O DECANO
João Eichbaum
Quem vê, pensa: parece jeitoso, de largos
tirocínios. A cada adjetivo que surge no seu escrito, Celso de Mello sacode a
cabeça, como se estivesse recebendo aplausos de si de mesmo ou de uma grande
plateia. O molejo da cabeça, abandonada pelos cabelos, parece funcionar como
metrônomo do discurso, puxando a carroça de um só substantivo com uma fileira
de adjetivos. Mas também não deixa adjetivos abandonados. Volta e meia atrela
um advérbio ao adjetivo, para engrandecer a qualificação. Depois de qualificar
o substantivo, o adjetivo é qualificado pelo advérbio, que às vezes também
resolve deixar o verbo mais saliente.
Parece complicado? Talvez. Mas não existe outra
maneira de retratar fielmente o decano, fazendo discursos, cuja valia só se
pode medir pela mãe dos bocejos, a prolixidade. Citando o que fulano disse,
repetindo o que beltrano ensinou, desencavando jurisprudências cujos equívocos
se convertem em lei, ele vai virando páginas e páginas. Não quer saber, ou nem sabe lidar com
linguagem prosaica e acessível, que entre pelos ouvidos do povo como um refrão
fácil de repetir. A linguagem dele é de dicionário.
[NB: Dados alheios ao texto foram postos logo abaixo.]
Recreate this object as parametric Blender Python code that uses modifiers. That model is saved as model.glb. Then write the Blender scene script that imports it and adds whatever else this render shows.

O decano nunca foi advogado na vida. Não sabe o
quanto custa andar de Herodes a Pilatos, pedindo, suplicando, implorando, levando
chá de banco, chute no traseiro. Parece que foi concebido para dar pareceres.
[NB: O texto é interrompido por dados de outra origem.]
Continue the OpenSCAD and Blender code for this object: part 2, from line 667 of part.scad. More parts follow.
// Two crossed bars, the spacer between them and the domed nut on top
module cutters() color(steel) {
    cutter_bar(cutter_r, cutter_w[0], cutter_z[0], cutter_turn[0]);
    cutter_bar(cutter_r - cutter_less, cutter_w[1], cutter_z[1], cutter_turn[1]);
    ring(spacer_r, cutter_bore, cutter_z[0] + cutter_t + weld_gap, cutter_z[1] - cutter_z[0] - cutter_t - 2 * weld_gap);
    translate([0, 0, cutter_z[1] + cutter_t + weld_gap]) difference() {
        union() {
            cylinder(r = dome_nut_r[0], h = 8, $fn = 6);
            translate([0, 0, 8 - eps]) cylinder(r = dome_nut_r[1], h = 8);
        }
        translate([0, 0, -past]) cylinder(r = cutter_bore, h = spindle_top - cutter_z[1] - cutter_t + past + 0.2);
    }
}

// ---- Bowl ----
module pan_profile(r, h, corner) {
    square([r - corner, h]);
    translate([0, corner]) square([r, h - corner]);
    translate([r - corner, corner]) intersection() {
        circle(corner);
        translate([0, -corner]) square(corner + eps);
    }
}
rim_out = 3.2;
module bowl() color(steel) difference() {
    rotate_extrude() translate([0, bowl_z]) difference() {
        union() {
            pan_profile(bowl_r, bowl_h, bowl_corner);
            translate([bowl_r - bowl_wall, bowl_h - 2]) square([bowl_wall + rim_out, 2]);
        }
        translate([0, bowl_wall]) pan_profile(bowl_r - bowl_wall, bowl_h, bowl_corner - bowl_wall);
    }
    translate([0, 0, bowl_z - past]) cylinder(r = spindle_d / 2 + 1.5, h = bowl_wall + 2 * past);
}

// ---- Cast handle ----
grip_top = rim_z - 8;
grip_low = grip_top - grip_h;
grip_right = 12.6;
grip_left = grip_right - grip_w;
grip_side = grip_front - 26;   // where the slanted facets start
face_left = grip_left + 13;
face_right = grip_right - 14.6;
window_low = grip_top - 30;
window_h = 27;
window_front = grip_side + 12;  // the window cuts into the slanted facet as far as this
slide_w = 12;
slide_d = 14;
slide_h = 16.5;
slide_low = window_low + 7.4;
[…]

Recebido o diploma de bacharel, prestou concurso para promotor de Justiça. Mas
ficou menos de seis anos dando pareceres no Ministério Público. Foi convidado e
levou seus adjetivos e advérbios a dançarem na boca ou a ornarem os escritos do
secretário de Cultura e Tecnologia de São Paulo.
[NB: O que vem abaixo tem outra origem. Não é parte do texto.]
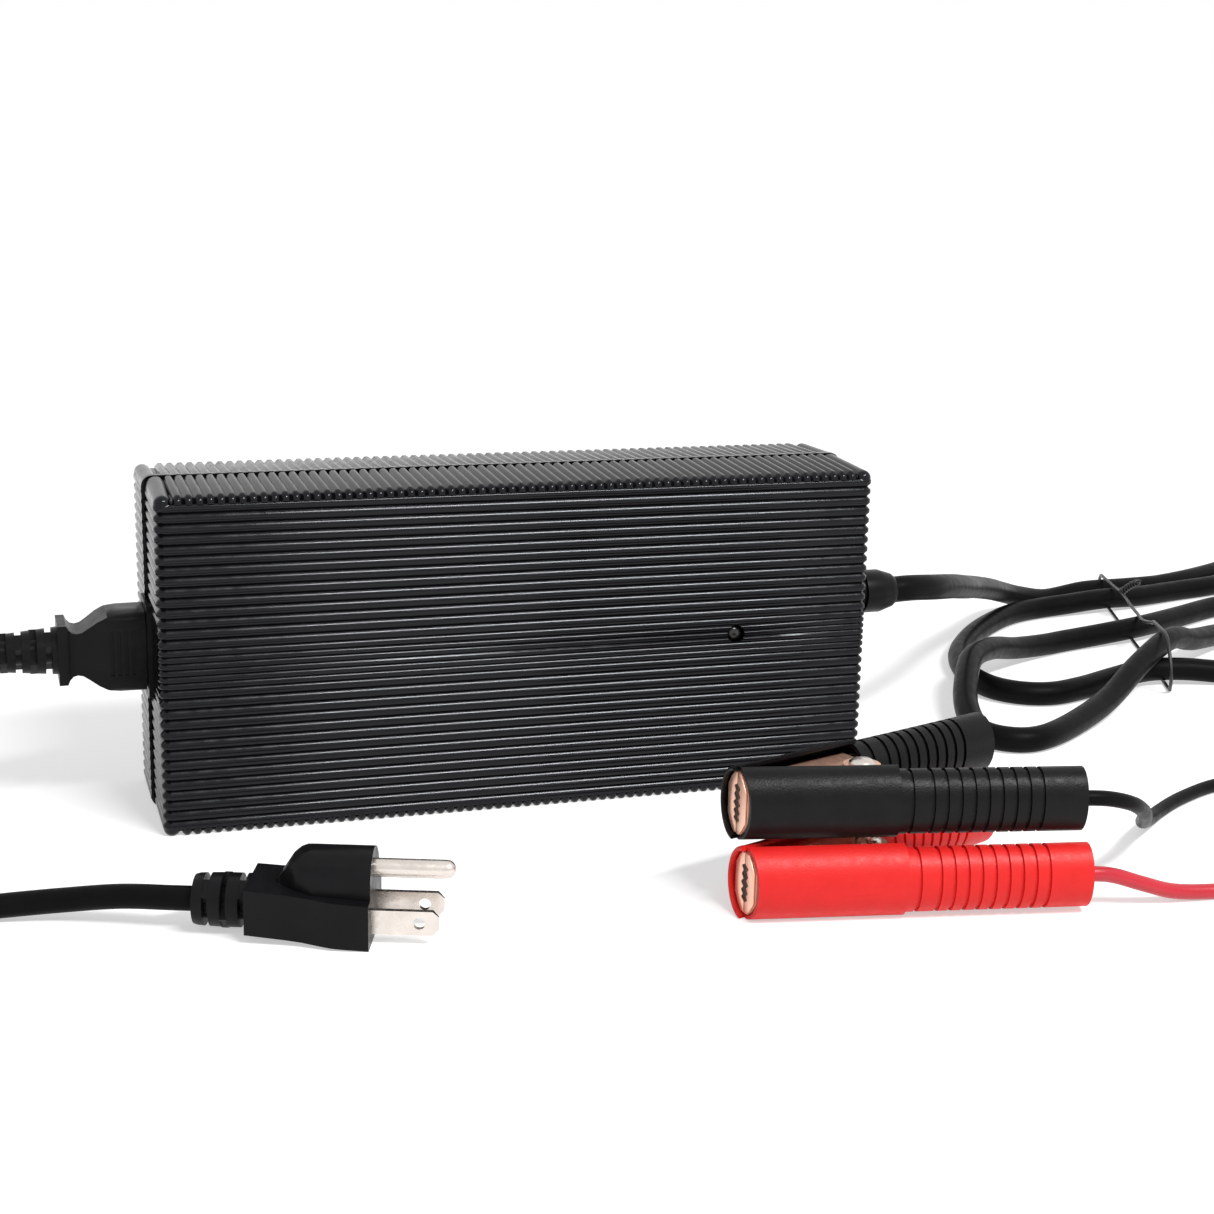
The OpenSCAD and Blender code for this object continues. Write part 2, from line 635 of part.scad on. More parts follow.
// strap round the four strands on the side next to the charger
module mains_coil_tie() {
    in = coil_at[0] + coil_r + coil_pitch / 2 - mains_d / 2 - 0.5;
    out = coil_at[0] + coil_r + 1.5 * coil_pitch + (coil_turns - 2) * coil_pitch + mains_d / 2 + 0.5;
    top = coil_top + mains_d / 2 + 0.3;
    color([0.08, 0.08, 0.08]) translate([0, coil_at[1], 0]) difference() {
        block([in - 1, -strap_w / 2, 0], [out + 1, strap_w / 2, top + 1]);
        block([in, -strap_w, strap_t], [out, strap_w, top]);
    }
}

// ---- connector ----
// half heights and half depths of the body, back from the shoulder
connector_side = [[0, 11.5], [7.5, 11.4], [10.5, 10.8], [13.3, 9.4], [15.8, 7.6], [17.6, 6.4], [19.1, 6.1],
    [20.3, 6.4], [21.3, 7.4], [21.9, 8.7], [connector_l, 8.7]];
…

Mais tarde fez o mesmo para um constituinte da
Assembleia paulista. Por fim, deu pareceres na Casa Civil e na Consultoria
Geral da República do José Sarney. Só saiu da Consultoria para se entregar ao
esplendor da toga, apadrinhado por José Sarney e Saulo Ramos.
Mas, no caminho da glória, tropeçou no desgosto, ouvindo
sobre sua pessoa, pela boca do padrinho Saulo, um parecer que nem papagaio
falante aprecia: a comparação com aquele excremento usado pelos passarinhos para
homenagear os pais da pátria nos monumentos das praças, o mesmo excremento que,
ao exigir soltura, reduz a dignidade de toda a criatura humana, do papa ao
morador de rua, a alívios ou esforços malcheirosos.
Como seus colegas, Celso de Mello vive a glória
num tribunal que é também sumidouro e cemitério. Sumidouro de crimes apagados
pelo tempo. Cemitério das esperanças de quem deixou a vida, sem o consolo da
justiça, pela qual suplicou. Nos últimos dias, porém, na contramão dessa triste
sina, ele imprimiu pressa e diligência na caça de palavras que podem desovar
pensamentos criminosos do presidente Jair Bolsonaro, em conversas com Sérgio
Moro ou nas reuniões ministeriais.
O decano pode estar padecendo o tormento de dizer
adeus à glória. Em novembro, cercado de pajens de capinha preta será levado,
pela última vez, ao trono das ilusões do poder. Ali só senta quem suporta o
êxtase de viver como suma majestade da pátria.